Refinancing wasn't an option because in today's crippled mortgage industry, lenders are making few, if any, stated-income loans — the type of loan that helped the Harpers buy the house.
The couple have listed their 2,153-square-foot home for sale and priced at $220,000, $8,000 less than what they paid for it.
The Harpers are just one example of some Oklahoma homeowners entangled in what's often described as the nationwide "mortgage mess” or "mortgage crisis.” With the appreciation of home prices the first half of the decade, buyers frequently sought adjustable rate mortgages, interest-only loans and other creative financing to get into homes.
Now that the loans are resetting, many face payments they can't afford. Their only options are to refinance their loans, default on them — or sell, if they owe less than what their homes are worth, can afford the Realtor commissions and any prepayment penalties.
Waiting to sell
Tamela McSwain grapples with a different predicament. She married and moved into her husband's home in Mustang in September, but has been trying unsuccessfully to sell her home in west Edmond since late July. The newlyweds have been carrying two mortgages, at about $3,500 a month.
"All I brought with me was my Krups coffeemaker and clothes,” McSwain said. "I left my home furnished, in hopes it would show better.
"It's been plenty long for me.”
Her new husband's home is a little bachelorized, she said. Plus, they're constantly needing candles, area rugs and other things she has at her house — but it's a half-hour's drive away.
"I'd like to dump the second mortgage, but I don't want to be silly and just dump the house,” McSwain said.

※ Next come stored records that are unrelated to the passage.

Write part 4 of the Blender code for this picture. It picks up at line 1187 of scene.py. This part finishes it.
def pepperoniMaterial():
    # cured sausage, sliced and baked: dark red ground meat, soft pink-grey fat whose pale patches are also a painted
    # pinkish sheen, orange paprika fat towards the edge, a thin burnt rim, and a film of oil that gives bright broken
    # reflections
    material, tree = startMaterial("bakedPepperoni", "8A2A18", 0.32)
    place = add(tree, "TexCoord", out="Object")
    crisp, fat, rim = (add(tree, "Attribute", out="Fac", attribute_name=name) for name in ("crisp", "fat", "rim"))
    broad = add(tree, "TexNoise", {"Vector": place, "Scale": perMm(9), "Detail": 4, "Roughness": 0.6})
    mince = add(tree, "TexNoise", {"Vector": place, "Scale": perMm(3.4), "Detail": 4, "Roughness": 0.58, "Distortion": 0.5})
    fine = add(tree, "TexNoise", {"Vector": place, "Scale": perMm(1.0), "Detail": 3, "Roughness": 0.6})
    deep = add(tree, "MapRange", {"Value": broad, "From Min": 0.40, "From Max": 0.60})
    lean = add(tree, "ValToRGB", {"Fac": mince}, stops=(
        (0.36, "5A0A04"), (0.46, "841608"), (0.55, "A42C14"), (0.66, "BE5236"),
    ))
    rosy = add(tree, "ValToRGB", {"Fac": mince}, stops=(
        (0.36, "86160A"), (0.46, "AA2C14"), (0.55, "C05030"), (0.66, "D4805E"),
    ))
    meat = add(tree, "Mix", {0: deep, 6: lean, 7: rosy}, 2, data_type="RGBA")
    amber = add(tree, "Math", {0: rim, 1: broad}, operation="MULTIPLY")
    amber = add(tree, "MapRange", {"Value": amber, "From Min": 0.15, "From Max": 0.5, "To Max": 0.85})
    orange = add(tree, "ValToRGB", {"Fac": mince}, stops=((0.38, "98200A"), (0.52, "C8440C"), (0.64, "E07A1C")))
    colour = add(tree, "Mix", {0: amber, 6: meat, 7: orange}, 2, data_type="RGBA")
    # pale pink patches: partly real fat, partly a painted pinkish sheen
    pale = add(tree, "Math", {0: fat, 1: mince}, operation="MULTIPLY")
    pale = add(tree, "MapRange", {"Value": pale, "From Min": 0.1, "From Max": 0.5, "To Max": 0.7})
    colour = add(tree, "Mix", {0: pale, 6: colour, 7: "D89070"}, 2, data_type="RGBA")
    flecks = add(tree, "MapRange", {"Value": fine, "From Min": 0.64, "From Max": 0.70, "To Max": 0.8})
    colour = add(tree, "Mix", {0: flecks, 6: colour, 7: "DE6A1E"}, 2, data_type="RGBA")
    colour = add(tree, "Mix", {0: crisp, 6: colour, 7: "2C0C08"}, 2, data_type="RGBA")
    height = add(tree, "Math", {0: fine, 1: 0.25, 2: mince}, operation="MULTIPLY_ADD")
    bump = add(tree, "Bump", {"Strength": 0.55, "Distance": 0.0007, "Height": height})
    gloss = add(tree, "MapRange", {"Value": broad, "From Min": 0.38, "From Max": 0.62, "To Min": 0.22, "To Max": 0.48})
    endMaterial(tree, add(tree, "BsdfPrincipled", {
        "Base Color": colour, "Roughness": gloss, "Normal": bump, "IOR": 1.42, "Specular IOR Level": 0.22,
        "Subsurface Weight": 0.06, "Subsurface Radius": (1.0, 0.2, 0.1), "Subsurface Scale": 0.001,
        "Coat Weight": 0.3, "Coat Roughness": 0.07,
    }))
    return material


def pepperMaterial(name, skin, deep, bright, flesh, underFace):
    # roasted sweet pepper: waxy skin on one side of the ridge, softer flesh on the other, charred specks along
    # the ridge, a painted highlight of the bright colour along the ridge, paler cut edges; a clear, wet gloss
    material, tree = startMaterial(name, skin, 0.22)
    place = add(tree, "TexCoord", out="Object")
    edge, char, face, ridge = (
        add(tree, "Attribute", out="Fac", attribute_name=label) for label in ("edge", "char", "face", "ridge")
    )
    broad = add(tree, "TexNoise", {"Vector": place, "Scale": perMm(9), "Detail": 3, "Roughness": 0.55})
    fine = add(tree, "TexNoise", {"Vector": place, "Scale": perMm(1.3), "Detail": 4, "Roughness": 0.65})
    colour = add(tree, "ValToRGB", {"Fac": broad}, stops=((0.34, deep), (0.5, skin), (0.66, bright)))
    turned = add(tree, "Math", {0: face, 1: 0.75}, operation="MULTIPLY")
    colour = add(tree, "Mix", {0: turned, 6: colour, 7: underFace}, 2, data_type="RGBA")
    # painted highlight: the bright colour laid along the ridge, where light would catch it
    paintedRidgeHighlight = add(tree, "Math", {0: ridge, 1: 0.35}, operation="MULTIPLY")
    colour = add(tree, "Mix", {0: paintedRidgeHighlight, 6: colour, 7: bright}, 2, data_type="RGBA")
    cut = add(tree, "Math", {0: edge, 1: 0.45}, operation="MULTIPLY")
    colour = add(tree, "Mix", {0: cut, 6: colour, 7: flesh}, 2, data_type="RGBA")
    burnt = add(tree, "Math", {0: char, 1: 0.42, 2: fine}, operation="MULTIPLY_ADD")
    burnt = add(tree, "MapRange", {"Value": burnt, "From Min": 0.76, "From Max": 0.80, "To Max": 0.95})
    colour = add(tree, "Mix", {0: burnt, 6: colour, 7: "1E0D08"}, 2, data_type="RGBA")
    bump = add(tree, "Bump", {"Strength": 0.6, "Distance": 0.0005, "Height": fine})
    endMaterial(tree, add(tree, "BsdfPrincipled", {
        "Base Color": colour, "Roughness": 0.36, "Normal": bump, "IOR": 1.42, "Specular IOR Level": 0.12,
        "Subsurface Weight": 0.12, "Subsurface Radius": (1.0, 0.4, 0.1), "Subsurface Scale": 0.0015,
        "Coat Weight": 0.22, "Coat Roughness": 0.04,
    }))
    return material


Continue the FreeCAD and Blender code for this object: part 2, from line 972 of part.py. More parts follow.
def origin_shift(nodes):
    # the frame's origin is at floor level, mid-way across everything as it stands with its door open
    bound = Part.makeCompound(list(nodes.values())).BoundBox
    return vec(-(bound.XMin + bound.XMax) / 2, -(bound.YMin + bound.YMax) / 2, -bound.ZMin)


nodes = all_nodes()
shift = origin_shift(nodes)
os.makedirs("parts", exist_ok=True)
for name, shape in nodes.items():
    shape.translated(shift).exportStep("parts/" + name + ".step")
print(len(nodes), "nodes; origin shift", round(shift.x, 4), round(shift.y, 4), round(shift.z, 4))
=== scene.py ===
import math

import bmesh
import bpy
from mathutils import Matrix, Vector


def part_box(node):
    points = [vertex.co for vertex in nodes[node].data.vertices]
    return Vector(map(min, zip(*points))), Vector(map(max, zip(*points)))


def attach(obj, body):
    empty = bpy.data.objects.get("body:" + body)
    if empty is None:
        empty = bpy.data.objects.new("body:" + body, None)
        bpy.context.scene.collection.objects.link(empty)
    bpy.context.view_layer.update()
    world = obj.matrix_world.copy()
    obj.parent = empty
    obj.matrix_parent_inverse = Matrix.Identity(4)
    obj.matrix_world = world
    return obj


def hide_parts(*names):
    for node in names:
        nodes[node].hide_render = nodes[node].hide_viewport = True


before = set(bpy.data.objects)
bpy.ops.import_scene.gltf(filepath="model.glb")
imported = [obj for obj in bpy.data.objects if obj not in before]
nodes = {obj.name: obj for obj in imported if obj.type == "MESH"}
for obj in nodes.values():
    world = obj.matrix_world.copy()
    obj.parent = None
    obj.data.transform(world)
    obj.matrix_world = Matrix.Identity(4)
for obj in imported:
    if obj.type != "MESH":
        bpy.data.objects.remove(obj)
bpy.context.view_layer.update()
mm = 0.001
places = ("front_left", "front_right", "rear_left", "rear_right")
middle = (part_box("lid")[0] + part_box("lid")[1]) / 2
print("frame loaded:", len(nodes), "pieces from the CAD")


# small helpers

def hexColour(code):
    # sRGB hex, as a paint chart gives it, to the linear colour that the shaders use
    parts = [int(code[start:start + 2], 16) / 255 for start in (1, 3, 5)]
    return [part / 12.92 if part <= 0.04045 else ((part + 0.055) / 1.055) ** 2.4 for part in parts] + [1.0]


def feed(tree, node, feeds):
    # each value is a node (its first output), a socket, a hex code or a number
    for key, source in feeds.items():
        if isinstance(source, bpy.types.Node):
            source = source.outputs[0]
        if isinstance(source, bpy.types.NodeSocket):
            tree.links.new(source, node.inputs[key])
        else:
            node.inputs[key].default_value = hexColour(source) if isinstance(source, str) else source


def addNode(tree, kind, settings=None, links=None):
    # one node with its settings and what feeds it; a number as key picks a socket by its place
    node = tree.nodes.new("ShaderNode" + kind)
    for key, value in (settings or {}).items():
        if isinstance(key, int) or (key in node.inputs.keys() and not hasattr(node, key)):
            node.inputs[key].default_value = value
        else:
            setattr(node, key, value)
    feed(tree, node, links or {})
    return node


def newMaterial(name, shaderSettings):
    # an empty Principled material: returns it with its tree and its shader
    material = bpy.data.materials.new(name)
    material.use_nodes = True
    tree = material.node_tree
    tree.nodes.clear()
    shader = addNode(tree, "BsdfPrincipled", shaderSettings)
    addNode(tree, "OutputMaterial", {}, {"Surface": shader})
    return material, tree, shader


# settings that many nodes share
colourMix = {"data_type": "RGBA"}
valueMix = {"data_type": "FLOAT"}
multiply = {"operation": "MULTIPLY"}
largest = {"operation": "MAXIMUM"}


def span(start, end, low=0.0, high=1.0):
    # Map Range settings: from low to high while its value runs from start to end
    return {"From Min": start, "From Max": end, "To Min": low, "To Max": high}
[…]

She already has dropped the price on the 1,975-square-foot home $3,400 to $198,500.
According to the Oklahoma City Metro Association of Realtors, McSwain's situation is more of an exception than the norm. On average, most homes are taking about 95 days to sell, according to the association.
Planning to refinance
Mary Gardner of Edmond is among homeowners who took a creative loan. In 2003 she refinanced her home with an interest-only note.
The loans free borrowers — for up to 10 years — from paying the amount they'd typically pay toward principal, or the original loan amount. For a set period, they pay only interest. Then, their loans adjust back to full amortization over the remaining term. For example, on a 30-year loan of $150,000 at 6.3 percent fixed rate, the monthly payment — when most of it goes toward interest — would be $961; $829 in interest and $132 in principal. With an interest-only loan, the monthly payment would be $829.

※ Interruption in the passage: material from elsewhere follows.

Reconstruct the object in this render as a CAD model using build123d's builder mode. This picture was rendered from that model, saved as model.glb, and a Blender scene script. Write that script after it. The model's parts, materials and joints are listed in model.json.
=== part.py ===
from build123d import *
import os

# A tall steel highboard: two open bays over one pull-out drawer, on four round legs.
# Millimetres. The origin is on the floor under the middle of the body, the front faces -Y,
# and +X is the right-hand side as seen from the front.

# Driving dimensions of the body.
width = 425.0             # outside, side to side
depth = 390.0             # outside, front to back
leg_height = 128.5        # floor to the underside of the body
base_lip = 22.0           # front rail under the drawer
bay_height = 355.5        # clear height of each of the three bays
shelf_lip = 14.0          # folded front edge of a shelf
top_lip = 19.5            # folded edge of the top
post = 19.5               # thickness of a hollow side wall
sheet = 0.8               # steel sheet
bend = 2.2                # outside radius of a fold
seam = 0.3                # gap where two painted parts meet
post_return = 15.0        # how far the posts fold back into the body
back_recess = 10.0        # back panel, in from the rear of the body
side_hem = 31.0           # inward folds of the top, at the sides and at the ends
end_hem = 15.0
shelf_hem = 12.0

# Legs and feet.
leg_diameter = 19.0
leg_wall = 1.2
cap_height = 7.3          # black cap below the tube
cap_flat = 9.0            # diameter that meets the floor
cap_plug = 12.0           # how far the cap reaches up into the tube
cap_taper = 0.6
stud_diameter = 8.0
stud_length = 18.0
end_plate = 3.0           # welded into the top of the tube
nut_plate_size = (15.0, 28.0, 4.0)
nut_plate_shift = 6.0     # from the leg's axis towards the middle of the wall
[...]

"Not being locked into a higher payment has been very advantageous for us,” Gardner said.
When she took out the loan, she was working a mostly commission-based job and used the money she would have paid toward principal to pay off high-interest credit card debt, which she's now close to retiring.
Still, Gardner, who now works for a title company and draws a regular paycheck, admits she's a little scared of the current mortgage climate. Before her loan resets this summer, she plans to refinance it to a traditional fixed-rate, ideally a 15-year mortgage.

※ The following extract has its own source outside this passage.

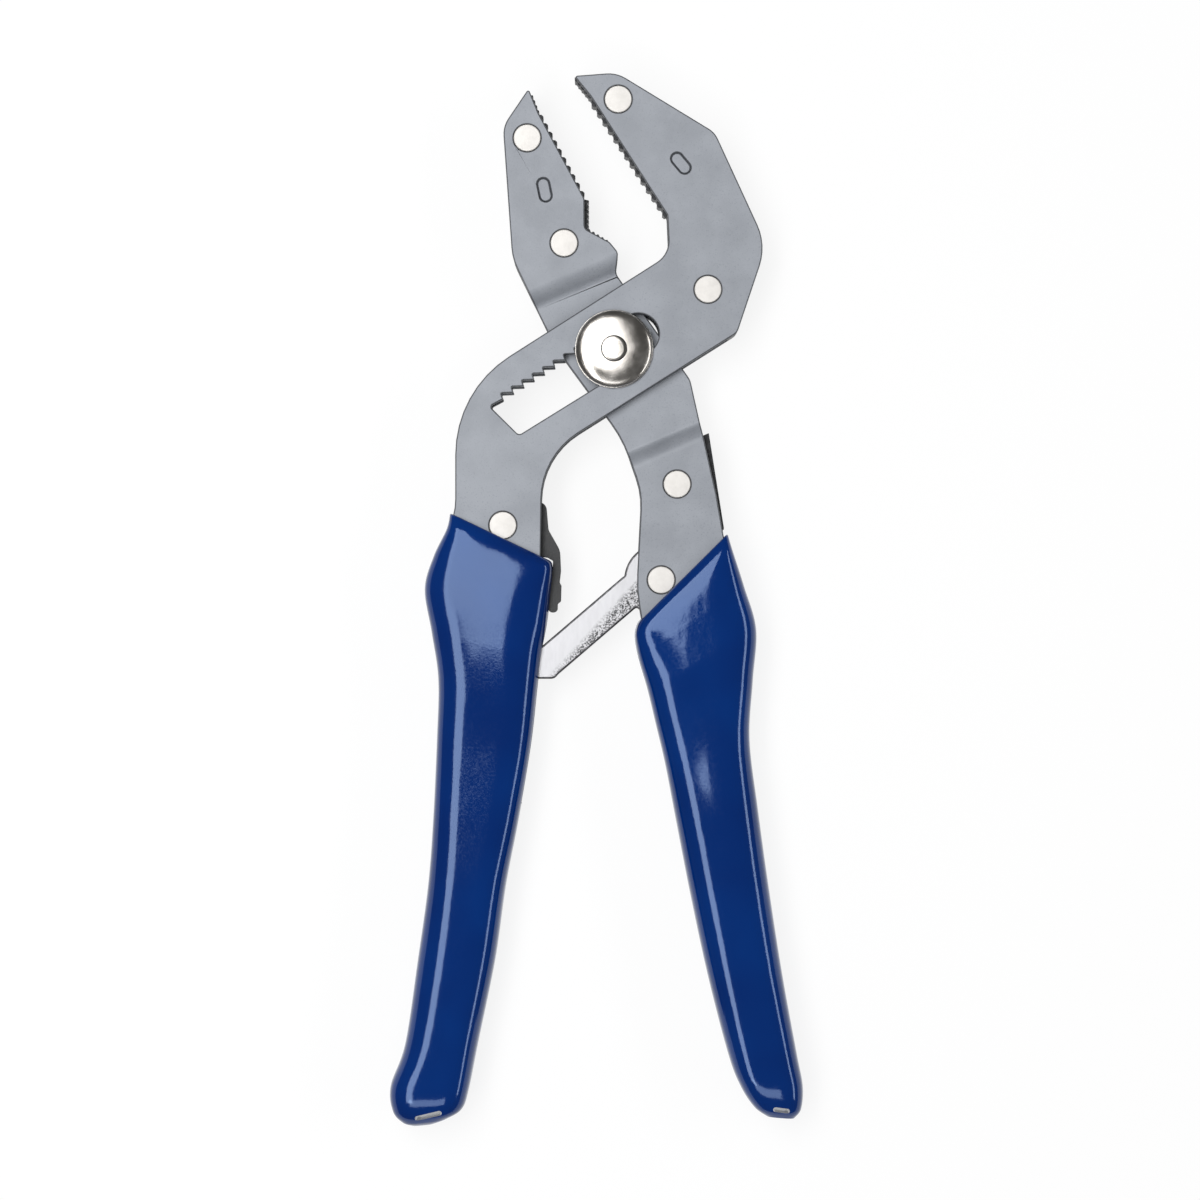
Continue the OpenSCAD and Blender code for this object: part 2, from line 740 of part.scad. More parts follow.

"I probably can make it without refinancing, but don't want to,” Gardner said. "Now that the rates are more favorable, I want to lock into a regular thing.”
"It's not easy to come out of this house. It's everything we worked our whole lives for. We'll never own anything like this again.”
Enid New
Home prices are good in Enid, houses are selling well and should continue in the foreseeable future, according to local real estate agents.
Anna Blubaugh, of Century 21 Homes Plus, said the Enid market is doing well. Homes average 60 to 90 days on the market, although that varies somewhat. During higher times of the year — spring and summer — days on the market may fluctuate, she said.
Some owners also are helping with closing costs, but have not taken discounts, depending on where they choose to start the listing price. Blubaugh said there seems to be a shortage of homes selling for $80,000 to $120,000.
“They sell very quickly. That’s a good price for a home for someone looking for their first home, or moving up to their second home. That’s a good manageable payment in that price range,” she said.
Blubaugh cautioned when the national media talk about real estate issues, they are referring to what’s happening on the East and West coasts, and that does not necessarily pertain to Enid.
Interest rates in Enid still are good, Blubaugh said.
Jim Nicholas, of Nicholas Realty, said Enid sales have been strong so far this year and appear to be going up.
“We have a very good market in all price ranges,” he said.
Nicholas said a home with good eye appeal usually will sell faster than an equal house without the curb appeal. There is some price discounting in every market, he said, no matter how good the market is. Part of that depends on how well the house is cared for or if the list price is too high.
“It’s market driven. Condition, location and price are always the same. I’ve been at it for 50 years and it hasn’t changed,” he said.
The only down market in Nicholas’ career was the period between 1984 and 1990, he said, but a recovery began in 1987. The middle market always has been strong in Enid. Rates in the last five years have allowed people who thought they could afford $200,000 homes to buy a $400,000 home, because the interest has been reasonable, he said.